The Traveler's Paradox: More Choice, Less Control
For consumers, Booking.com appears to offer transparency and choice. Compare 50,000 properties, read reviews, check availability instantly. This is better than the old travel agent model—no question.
But this "choice" masks economic concentration. When a traveler books directly through a hotel's website, the hotel keeps 100% of the revenue. When they book through Booking.com, the hotel keeps 80-85%. To compensate, hotels often charge more on OTA platforms than on their own websites—a practice called "rate parity violation" by the platforms. This creates a perverse incentive: direct bookings are actually cheaper, but few travelers know this.
Data shows the effect:
- Direct bookings account for only 25-30% of online hotel reservations in mature markets
- In developing markets (Southeast Asia, Latin America), OTA dependency is even higher: 70-80%
- Hotels spend enormous resources trying to drive direct traffic but lose because Booking.com controls search and discovery
The traveler wins on convenience but loses on understanding that their £80 booking might be a £95 booking if booked direct—with the £15 difference going to an intermediary who provided nothing except visibility.
The Regulatory Reckoning
Regulators are beginning to scrutinize OTA market power. The EU, in particular, has signaled concern:
- Digital Markets Act (2022): Classifies Booking.com as a "gatekeeper" platform, subject to new interoperability and fairness requirements
- France: Passed legislation limiting OTA commissions on certain booking types
- Australia: Launched investigation into OTA pricing practices after COVID-era disputes
The core regulatory question: Should platforms that control 30% of global hotel distribution have the power to dictate terms unilaterally to hotels that have no realistic alternative?

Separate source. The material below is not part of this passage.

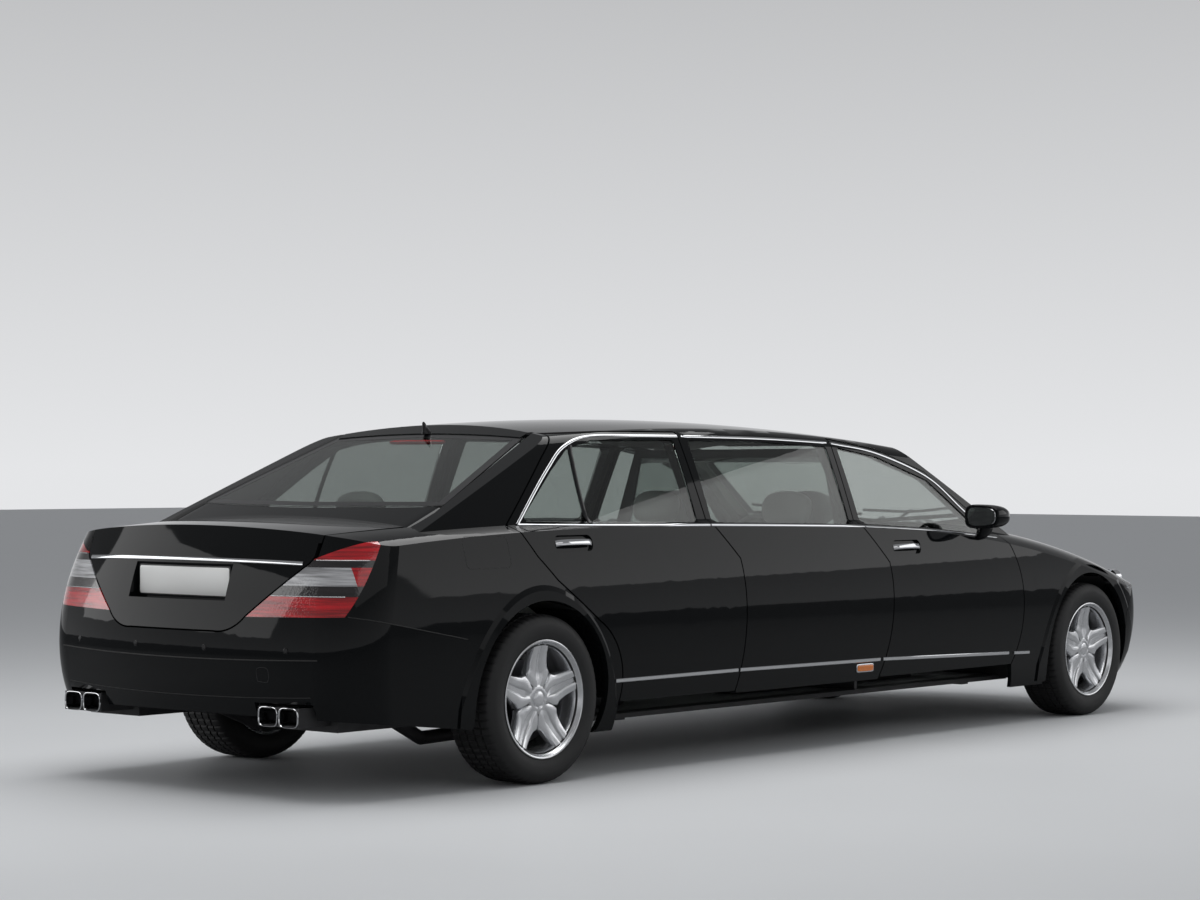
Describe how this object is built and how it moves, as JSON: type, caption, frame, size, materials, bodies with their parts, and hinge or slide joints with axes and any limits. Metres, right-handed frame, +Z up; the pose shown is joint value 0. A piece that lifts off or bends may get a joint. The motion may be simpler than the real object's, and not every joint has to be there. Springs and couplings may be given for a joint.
{
  "type": "stretch limousine",
  "caption": "Long four-door saloon car with a fixed window section between its doors, hollow cabin, hinged doors and lids, rolling wheels and steering.",
  "frame": {"origin": "on the floor under the middle of the bounding box", "axes": "+X forward along the car, +Y to the car's left, +Z up"},
  "size_m": [6.357, 2.17, 1.5],
  "materials": {
    "paint": "gloss",
    "glass": "gloss",
    "chrome": "polished",
    "alloy": "satin",
    "tyre": "matt",
    "steel": "satin",
    "iron": "matt",
    "black_plastic": "matt",
    "leather": "satin",
    "headlamp": "gloss",
    "tail_lamp": "gloss",
    "underbody": "matt"
  },
  "bodies": {
    "body": {"floor": "underbody", "roof": "paint", "fenders": "paint", "quarters": "paint", "middle_panels": "paint", "front_bumper": "paint", "rear_bumper": "paint", "grille": "chrome", "headlamps": "headlamp", "tail_lamps": "tail_lamp", "windscreen": "glass", "backlight": "glass", "middle_glass": "glass", "cowl": "black_plastic", "front_suspension": "iron", "rear_suspension": "iron", "driveline": "iron", "exhaust": "steel", "dashboard": "black_plastic", "seats": "leather", "partition": "leather", "rear_bulkhead": "leather"},
    "front_knuckle_right": {"front_knuckle_right": "iron"},
    "front_wheel_right": {"front_tyre_right": "tyre", "front_rim_right": "alloy"},
    "rear_wheel_right": {"rear_tyre_right": "tyre", "rear_rim_right": "alloy"},
    "front_door_right": {"front_door_right": "paint", "front_door_glass_right": "glass", "mirror_right": "paint"},
    "rear_door_right": {"rear_door_right": "paint", "rear_door_glass_right": "glass"},
    "front_knuckle_left": {"front_knuckle_left": "iron"},
    "front_wheel_left": {"front_tyre_left": "tyre", "front_rim_left": "alloy"},
    "rear_wheel_left": {"rear_tyre_left": "tyre", "rear_rim_left": "alloy"},
    "front_door_left": {"front_door_left": "paint", "front_door_glass_left": "glass", "mirror_left": "paint"},
    "rear_door_left": {"rear_door_left": "paint", "rear_door_glass_left": "glass"},
    "bonnet": {"bonnet": "paint"},
    "boot_lid": {"boot_lid": "paint"},
    "steering_wheel": {"steering_wheel": "leather"}
  },
  "joints": [
    {"name": "steer_left", "type": "hinge", "parent": "body", "child": "front_knuckle_left", "pos_m": [2.333, 0.668, 0.343], "axis": [0, 0, 1], "range_deg": [-35, 35]},
    {"name": "front_wheel_left_spin", "type": "hinge", "parent": "front_knuckle_left", "child": "front_wheel_left", "pos_m": [2.333, 0.8, 0.343], "axis": [0, 1, 0], "continuous": true},
    {"name": "rear_wheel_left_spin", "type": "hinge", "parent": "body", "child": "rear_wheel_left", "pos_m": [-1.982, 0.8, 0.343], "axis": [0, 1, 0], "continuous": true},
    {"name": "front_door_left_hinge", "type": "hinge", "parent": "body", "child": "front_door_left", "pos_m": [1.535, 0.9125, 0.6], "axis": [0, 0, -1], "range_deg": [0, 68]},
    {"name": "rear_door_left_hinge", "type": "hinge", "parent": "body", "child": "rear_door_left", "pos_m": [-0.795, 0.9125, 0.6], "axis": [0, 0, -1], "range_deg": [0, 68]},
    {"name": "steer_right", "type": "hinge", "parent": "body", "child": "front_knuckle_right", "pos_m": [2.333, -0.668, 0.343], "axis": [0, 0, 1], "range_deg": [-35, 35]},
    {"name": "front_wheel_right_spin", "type": "hinge", "parent": "front_knuckle_right", "child": "front_wheel_right", "pos_m": [2.333, -0.8, 0.343], "axis": [0, 1, 0], "continuous": true},
    {"name": "rear_wheel_right_spin", "type": "hinge", "parent": "body", "child": "rear_wheel_right", "pos_m": [-1.982, -0.8, 0.343], "axis": [0, 1, 0], "continuous": true},
    {"name": "front_door_right_hinge", "type": "hinge", "parent": "body", "child": "front_door_right", "pos_m": [1.535, -0.9125, 0.6], "axis": [0, 0, 1], "range_deg": [0, 68]},
    {"name": "rear_door_right_hinge", "type": "hinge", "parent": "body", "child": "rear_door_right", "pos_m": [-0.795, -0.9125, 0.6], "axis": [0, 0, 1], "range_deg": [0, 68]},
    {"name": "bonnet_hinge", "type": "hinge", "parent": "body", "child": "bonnet", "pos_m": [1.814, 0, 0.9751], "axis": [0, -1, 0], "range_deg": [0, 50]},
    {"name": "boot_lid_hinge", "type": "hinge", "parent": "body", "child": "boot_lid", "pos_m": [-2.618, 0, 1.05367], "axis": [0, 1, 0], "range_deg": [0, 75]},
    {"name": "steering_wheel_turn", "type": "hinge", "parent": "body", "child": "steering_wheel", "pos_m": [1.15, 0.38, 0.855], "axis": [-0.9613, 0, 0.2756], "range_deg": [-490, 490]}
  ],
  "couplings": [
    {"joint": "steer_right", "follows": "steer_left", "ratio": 1},
    {"joint": "steering_wheel_turn", "follows": "steer_left", "ratio": 14}
  ]
}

The answer from regulators is increasingly "no." But enforcement is slow, and Booking.com's market position is so entrenched that even regulatory pressure hasn't fundamentally altered the power dynamic.
So What? Implications for Different Audiences
For travelers: Recognize that OTA prices are often higher than direct bookings. Use Booking.com for discovery, then check the hotel's direct website before booking. You may save 10-15% and help the hotel capture more revenue.
For hotels: The path to independence is difficult but necessary for long-term survival. Invest in direct booking technology, build email lists, and develop loyalty programs. Some chains (Marriott, IHG) have made progress, but independent and smaller properties remain trapped in OTA dependency.
For regulators: OTA commission caps, mandatory interoperability, and transparency requirements are policy options used in some jurisdictions. The question is whether these interventions will be implemented broadly enough to actually shift power dynamics.
For investors: Booking.com's dominance appears durable—hotels need it, and travelers are habituated to using it. But regulatory pressure and rising commission rates may eventually force market adjustments.
The travel intermediary market reveals a fundamental challenge of digital platforms: convenience and scale create network effects that lead to market concentration, which then enables economic extraction from those who depend on the platform. Booking.com didn't invent this pattern, but it perfected it globally, proving that the most powerful business model in digital isn't always the one that creates the most value—it's the one that controls the choke point between supply and demand.